Where matters now stand: As of the date of this blog, there have been eight separate congressional hearings/investigations (4) of what happened in Benghazi. Over 25,000 pages of documents have been examined and the testimony of dozens of witnesses have been collected. Out of their hearings, a bipartisan group of senators concluded that the deaths of the four Americans, while tragic and potentially avoidable, did not result from criminal wrong-doing or willful negligence on the parts of Pres. Obama and/or Sec. State Hillary Clinton. Given that conclusion and the ambiguous nature of the aforementioned e-mail, sane people would have put an end to this inquisition and finally returned to precedent and issued a call for unity. But, in the GOP-controlled House there is a ramping up for yet another investigation, this one to be conducted by a “select committee” that supposedly will do a better job of getting at the truth which has eluded the previous eight committees, including the ones that issued their bipartisan report. And even before this new body springs into action, we have conservative groups and the Republican National Campaign Committee soliciting donations to support its work; in effect using the deaths of our people in Benghazi for partisan political purposes. Now there’s a precedent for you, and a grotesque, repulsive one at that.

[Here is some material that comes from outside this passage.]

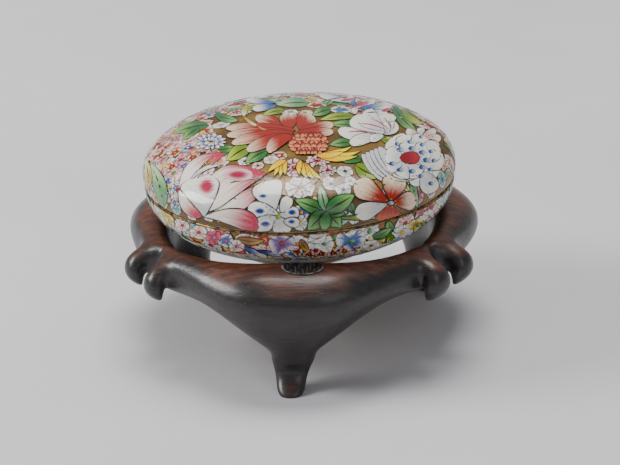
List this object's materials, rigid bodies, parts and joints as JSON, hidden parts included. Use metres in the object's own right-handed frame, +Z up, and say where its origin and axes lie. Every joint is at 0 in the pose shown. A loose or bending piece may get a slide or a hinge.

1. The mainstream media have not given wide publicity to much of what is contained in this blog.
2. The group goes by the name “Judicial Watch”.
3. There isn’t a shred of evidence to support this extended line of speculating. However, it is compatible with conservatives’ belief that Obama is an illegitimate president and even his re-election is tainted.
4. Of the eight hearings/investigations, six were conducted in the House and two in the Senate.